Court opens door to voiding N. Carolina Voter ID amendment

North Carolina’s Supreme Court has opened the door to nullifying a voter ID mandate approved by citizens in 2018. The court's 4-3 majority ruled on Friday that lawmakers who put it on the ballot were elected from districts tainted by illegal racial bias. But since nullifying a voter approved amendment is a serious move, it wants a trial judge to gather more evidence first. It's a victory for the state NAACP, which said it shows that “rigging elections by trampling on the rights of Black voters has consequences.” Republican state House Speaker Tim Moore calls it “blatant judicial activism.”

Washington state school shooter sentenced to 40 years

A man who shot one classmate to death and wounded three others five years ago in a Washington state high school, apologized to his victims before he was sentenced to 40 years in prison. Caleb Sharpe, who was 15 at the time of the 2017 shootings at Freeman High School, pleaded guilty earlier this year in Spokane County Superior Court. The 20-year-old Sharpe showed no emotion as Superior Court Judge Michael Price handed down the sentence Friday. He will get credit for the nearly five years he has already been in custody. Prior to sentencing, Sharpe apologized to his victims in his first public comments since his arrest five years ago.

Transgender kids can play girls sports in Utah after ruling

Transgender girls in Utah will be given the opportunity to participate in female sports as the school year begins after a judge reversed a ban pending legal challenges from parents.
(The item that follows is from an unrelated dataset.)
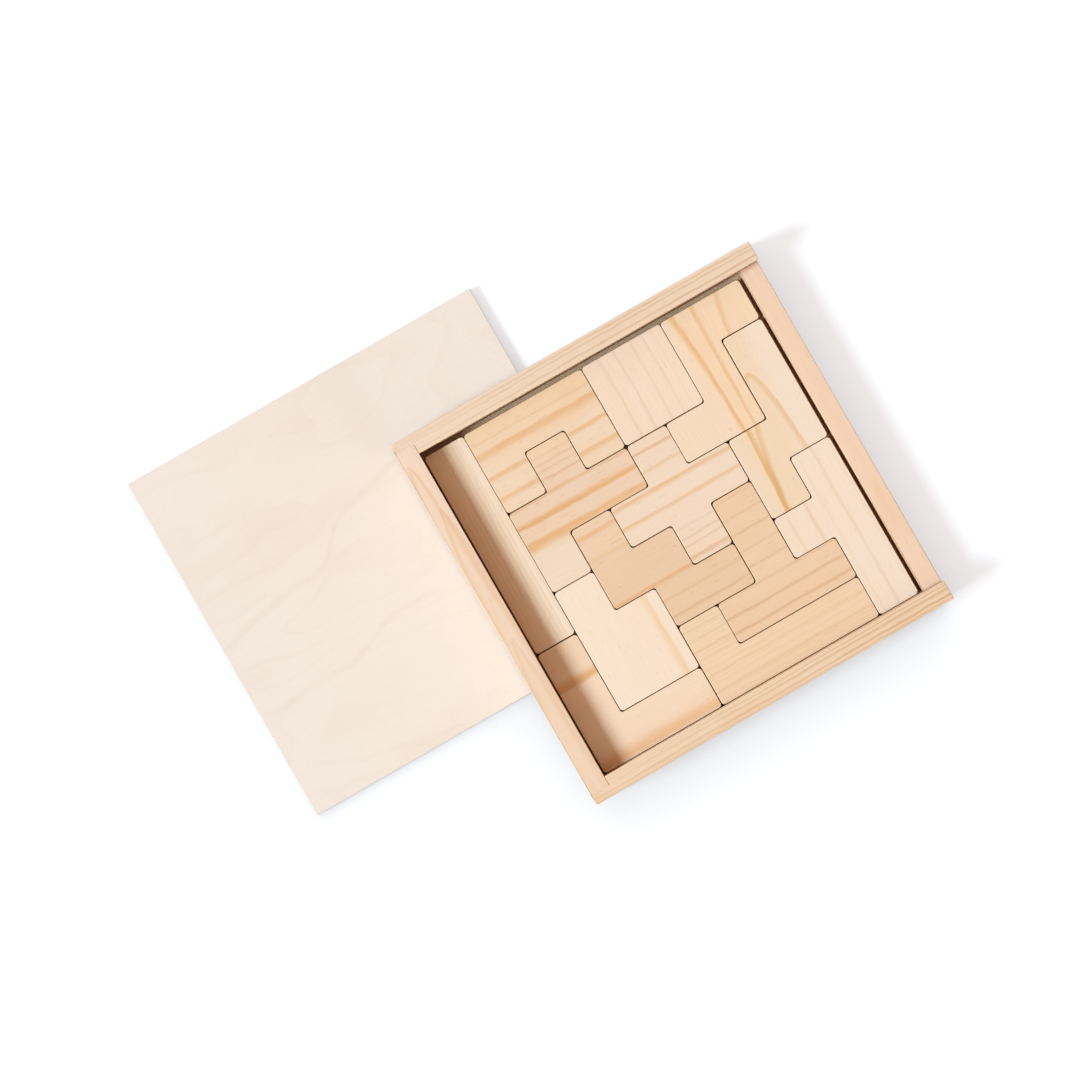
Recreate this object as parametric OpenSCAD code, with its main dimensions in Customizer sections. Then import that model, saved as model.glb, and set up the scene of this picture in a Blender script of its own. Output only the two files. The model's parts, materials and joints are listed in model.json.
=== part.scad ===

Utah state Judge Keith Kelly made his ruling Friday. Instead of an outright ban, transgender girls will now go before a state commission of political appointees who will determine if they are eligible to participate. Utah’s ruling marked the latest court development in a nationwide debate over how to navigate a flashpoint issue. Similar cases are underway in states such as Idaho, West Virginia and Indiana.

Large fire consumes boats, buildings, vehicles at boatyard

A large fire at a Massachusetts marina has destroyed several boats, buildings and vehicles. Aerial video taken by WCVB-TV on Friday showed much of the boatyard in Mattapoisett engulfed in flames. The fire generated a plume of black smoke so thick it was picked up by weather radar. Tim Price, a mechanic at the boatyard, told WJAR-TV that a vessel caught fire in one of the sheds, and the fire spread quickly. He said he knew of one person who was injured, but did not elaborate. The cause of blaze is under investigation. Fire and police officials said no one was available to comment.

Suit alleging off-camera jail beatings revived

A federal appeals court has cleared the way for a lawsuit to proceed against guards and officials at a privately run north Louisiana jail where an inmate died with a fractured skull in 2015. The lawsuit includes allegations that guards at Monroe's Richwood Correctional Center sometimes beat and pepper-sprayed handcuffed prisoners in an area without security cameras. A federal judge had thrown out much of the lawsuit but a panel of the 5th U.S. Circuit Court of Appeals in New Orleans reinstated it last month. On Friday the appeals court issued an order denying a rehearing, sending the case back to the district court.